When the week long training period was over each girl was assigned up to 150 families in her community. She was asked to visit each of them and pass on the knowledge she had received in class. At the end of each week we spent Friday afternoons reviewing their experience and answering questions that had come up. After I departed my Sri Lankan colleague continued their supervision. I returned for a month in each of the three succeeding years to monitor the progress of the program and to provide additional teaching on public health. Over time some of the women moved on to other opportunities and we hired new recruits to replace them. And as the initial families became fully conversant with the hygienic life style new ones were added. Over the three years we reached several thousand families scattered along the entire South coast of Sri Lanka. Because one family then educated another we felt this constituted a critical mass in changing the behavior of the entire population in how they used their new water supply.

This was one of the most gratifying projects I have ever been involved in.

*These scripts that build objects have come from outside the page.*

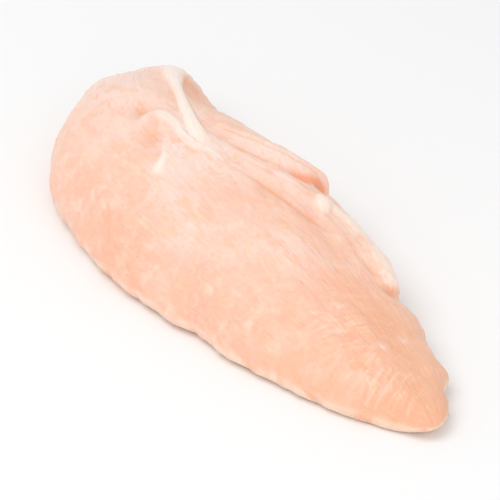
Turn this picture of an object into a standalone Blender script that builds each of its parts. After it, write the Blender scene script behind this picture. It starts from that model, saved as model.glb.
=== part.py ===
"""A raw chicken tenderloin lying flat: one solid of muscle.

The long way runs along X, with the blunt head at -X and the thin tip at +X. The near
margin, at -Y, is thin and rests on the table. The far side, at +Y, is high and carries
two folded strips of muscle and a thick lip. A white tendon runs into the top of the head.
Sizes below are in millimetres and become metres as the mesh is made.
"""

from collections import namedtuple

import bmesh
import bpy
import numpy as np

MM = 0.001

# Cross-sections from the head to the tip. near and far are the two margins, crown is
# where the section is highest, top is that height, base is the height of the underside,
# and near_z and far_z are the heights of the margins' outermost lines. The first and last
# sections are points, where the ends close.
Section = namedtuple("Section", "x near far crown top base near_z far_z")
SECTIONS = (
    Section(-84.4, 7.5, 7.5, 7.5, 9.0, 9.0, 9.0, 9.0),
    Section(-79.0, -9.0, 22.2, 5.5, 17.2, 0.8, 7.5, 8.5),
    Section(-66.0, -22.7, 22.2, 2.0, 22.3, 0.0, 6.0, 7.5),
    Section(-48.0, -30.5, 21.5, -1.5, 24.5, 0.0, 4.5, 7.0),
    Section(-28.0, -31.7, 25.8, -1.0, 24.5, 0.0, 3.2, 7.5),
    Section(-8.0, -30.2, 27.0, 0.0, 23.0, 0.0, 3.0, 7.5),
    Section(14.0, -24.0, 26.4, 2.0, 20.0, 0.0, 2.8, 6.5),
    Section(34.0, -18.3, 22.8, 3.5, 16.0, 0.0, 2.6, 5.0),
    Section(53.0, -10.2, 19.6, 5.0, 11.5, 0.0, 2.5, 4.0),
    Section(68.0, -0.4, 14.7, 7.0, 7.5, 0.2, 2.4, 3.0),
    Section(74.8, 7.3, 7.3, 7.3, 3.2, 3.2, 3.2, 3.2),
)
# Superellipse powers of a section: below 2 slopes like a wedge, above 2 is boxy.
NEAR_SLOPE = 1.8
FAR_SLOPE = 2.3
UNDERSIDE = 3.4

RINGS = 92
POINTS_OVER = 46
POINTS_UNDER = 14
# Steps of the fine curves from which the rings and their points are spaced evenly.
FINE_STEPS = 600

# Dents and swellings of the top: centre, reach along X and Y, and height.
Swelling = namedtuple("Swelling", "x y along across height")
SWELLINGS = (
    Swelling(-49.0, -5.0, 5.5, 4.0, -1.3),
    Swelling(-36.5, -8.0, 5.5, 4.0, -1.2),
    Swelling(-38.0, 8.0, 8.0, 5.0, -0.9),
    Swelling(-56.0, 15.0, 9.0, 6.0, -2.0),
    Swelling(-64.0, -8.0, 12.0, 9.0, 0.8),
    Swelling(-20.0, -16.0, 22.0, 7.0, 0.7),
    Swelling(3.0, 18.2, 2.6, 2.2, 1.2),
    Swelling(8.0, 12.5, 12.0, 5.0, -0.7),
    Swelling(24.0, 0.0, 16.0, 8.0, 0.8),
    Swelling(52.0, 12.0, 12.0, 4.0, -0.6),
)

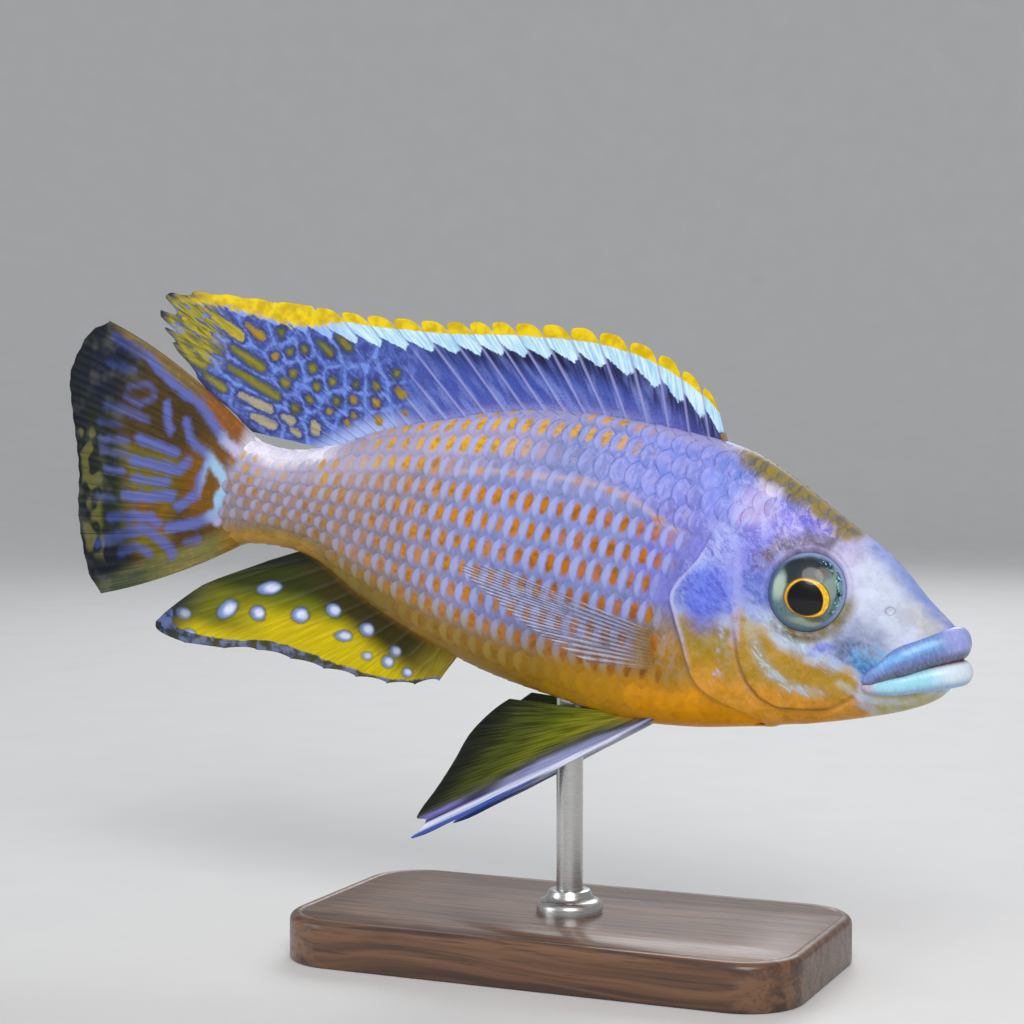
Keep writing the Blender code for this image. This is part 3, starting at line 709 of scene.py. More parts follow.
# Rims round the eye: share of its radius, half width, height
EYE_RIM = (1.09, 0.09, 0.20)
EYE_FOLD = (1.27, 0.13, 0.14)
# Rim of the nostril: radius, half width, height
NOSTRIL_RIM = (0.85, 0.35, 0.05)
# Creases of the head: depth, width, side-view line
CREASES = (
    (0.22, 0.6, ((14.2, -9.4), (18.0, -12.4), (24.0, -15.0))),
    (0.15, 0.5, ((15.4, -10.2), (19.0, -13.6), (25.0, -16.2))),
    (0.16, 0.9, ((14.8, 0.4), (12.6, -2.6), (12.2, -5.2))),
    (0.14, 0.8, ((13.2, -7.0), (14.0, -9.0), (13.6, -11.0))),
)


def round_rim(reach, at, half, height):
    """Low rim, round at the top, at a distance from a middle."""
    return height * edge(np.abs(reach - at), half, 0.0)


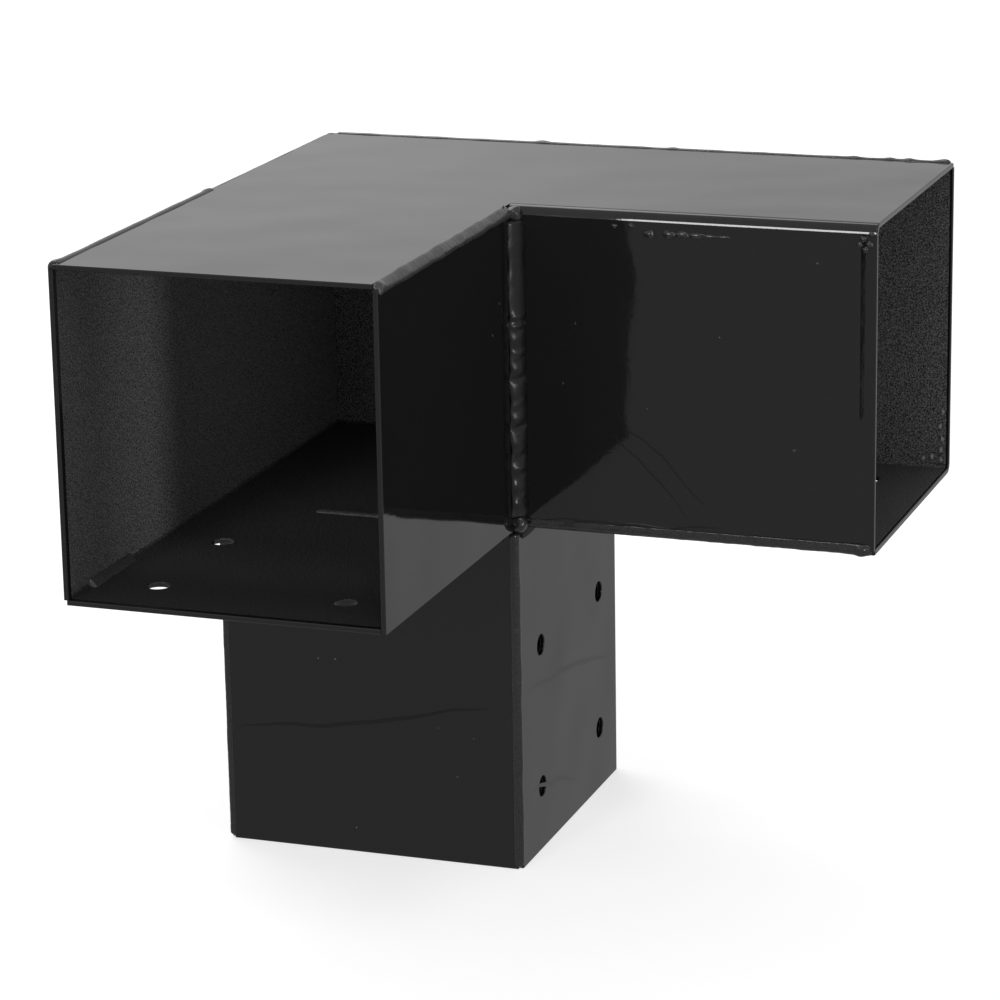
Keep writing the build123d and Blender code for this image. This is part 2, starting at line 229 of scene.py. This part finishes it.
# ---------------------------------------------- node trees
class Tree:
    """Node tree of a material or the world, with short calls for the nodes used most.

    Wherever a call takes a value, it is a number or the output of another node.
    """

    def __init__(self, owner):
        owner.use_nodes = True
        owner.node_tree.nodes.clear()
        self.new, self.link = owner.node_tree.nodes.new, owner.node_tree.links.new

    def put(self, value, socket):
        if hasattr(value, "links"):
            self.link(value, socket)
        else:
            socket.default_value = value

    def math(self, kind, a, b=0.0):
        node = self.new("ShaderNodeMath")
        node.operation = kind
        self.put(a, node.inputs[0])
        self.put(b, node.inputs[1])
        return node.outputs["Value"]

    def vector_math(self, kind, a, b=(0, 0, 0)):
        node = self.new("ShaderNodeVectorMath")
        node.operation = kind
        self.put(a, node.inputs[0])
        self.put(b, node.inputs[1])
        return node.outputs["Value" if kind == "DOT_PRODUCT" else "Vector"]

    def ramp(self, value, a, b, to_a, to_b, smooth=False):
        """to_a where the value is at a or before it, to_b at b or past it, blended between."""
        node = self.new("ShaderNodeMapRange")
        if smooth:
            node.interpolation_type = "SMOOTHSTEP"
        self.link(value, node.inputs["Value"])
        for key, number in (("From Min", a), ("From Max", b), ("To Min", to_a), ("To Max", to_b)):
            node.inputs[key].default_value = number
        return node.outputs["Result"]

    def mix(self, factor, a, b, kind="RGBA", blend="MIX"):
        node = self.new("ShaderNodeMix")
        node.data_type = kind
        node.blend_type = blend
        for slot, value in (("Factor", factor), ("A", a), ("B", b)):
            self.put(value, node.inputs[slot])
        return node.outputs["Result"]

    def parts(self, vector):
        """The vector's x, y and z."""
        node = self.new("ShaderNodeSeparateXYZ")
        self.link(vector, node.inputs["Vector"])
        return node.outputs["X"], node.outputs["Y"], node.outputs["Z"]

    def coordinates(self, kind):
        return self.new("ShaderNodeTexCoord").outputs[kind]

    def noise(self, coord, size, detail, rough=0.5):
        """Even noise with patches of about that size in millimetres."""
        node = self.new("ShaderNodeTexNoise")
        node.inputs["Scale"].default_value = 1.0 / (size * MM)
        node.inputs["Detail"].default_value = detail
        node.inputs["Roughness"].default_value = rough
        self.link(coord, node.inputs["Vector"])
        return node.outputs["Fac"]

    def bump(self, height, distance, below=None):
        """Bump of that distance in millimetres, laid over the one below."""
        node = self.new("ShaderNodeBump")
        node.inputs["Strength"].default_value = 1.0
        node.inputs["Distance"].default_value = distance * MM
        self.link(height, node.inputs["Height"])
        if below:
            self.link(below, node.inputs["Normal"])
        return node.outputs["Normal"]

    def light(self, kind, strength):
        """White light of an Emission or a Background node."""
        node = self.new(kind)
        node.inputs["Color"].default_value = level(1)
        self.put(strength, node.inputs["Strength"])
        return node.outputs[0]

    def either(self, factor, off, on):
        """The shader off where the factor is 0, and on where it is 1."""
        node = self.new("ShaderNodeMixShader")
        for slot, value in enumerate((factor, off, on)):
            self.link(value, node.inputs[slot])
        return node.outputs["Shader"]

    def inside_box(self, coord, low, high):
        """1 where the point lies between two corners, from the largest of its scaled offsets."""
        centre = (np.array(low) + np.array(high)) / 2 * MM
        half = (np.array(high) - np.array(low)) / 2 * MM
        scaled = self.vector_math("DIVIDE", self.vector_math("SUBTRACT", coord, centre), half)
        x, y, z = self.parts(self.vector_math("ABSOLUTE", scaled))
        most = self.math("MAXIMUM", self.math("MAXIMUM", x, y), z)
        return self.math("LESS_THAN", most, 1.0)


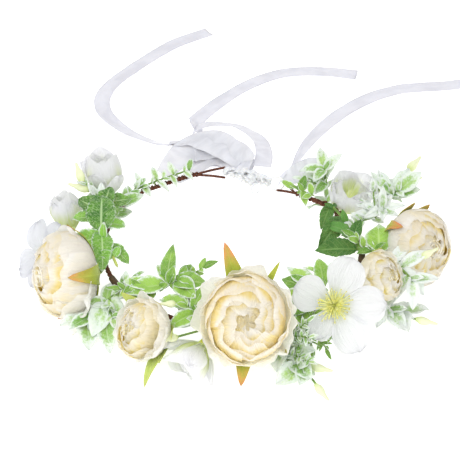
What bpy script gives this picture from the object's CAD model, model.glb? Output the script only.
"""The looks of the flower crown: silk roses, buds, blossoms, leaf sprigs, twisted paper wire and satin
ribbon. Places are in millimetres from the ring's centre on the floor, as in the design, and MM turns them
into metres."""
import math
import random

import bpy
from mathutils import Matrix, Vector

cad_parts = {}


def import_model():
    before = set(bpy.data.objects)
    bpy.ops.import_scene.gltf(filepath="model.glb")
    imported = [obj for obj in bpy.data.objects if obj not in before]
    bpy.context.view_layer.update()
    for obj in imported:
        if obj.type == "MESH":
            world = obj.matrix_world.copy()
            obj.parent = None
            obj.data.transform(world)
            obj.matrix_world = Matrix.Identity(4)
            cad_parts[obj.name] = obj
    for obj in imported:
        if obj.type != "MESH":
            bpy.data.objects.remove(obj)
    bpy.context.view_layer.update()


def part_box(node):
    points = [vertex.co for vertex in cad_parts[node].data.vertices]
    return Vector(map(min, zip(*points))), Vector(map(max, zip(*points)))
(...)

It was highly cost effective, everyone involved was a winner, it was relatively simple to implement and the several months I spent there living along the coastal shores of Sri Lanka were extremely pleasant.

Although I moved on from water as a full-time activity I have continued to maintain an active interest in the field and still regard it as a critical issue for the future of humanity. I was particularly pleased to see the provision of clean drinking water, somewhat neglected through the 1990s included as one of the new Millennium Development Goals by the United Nations.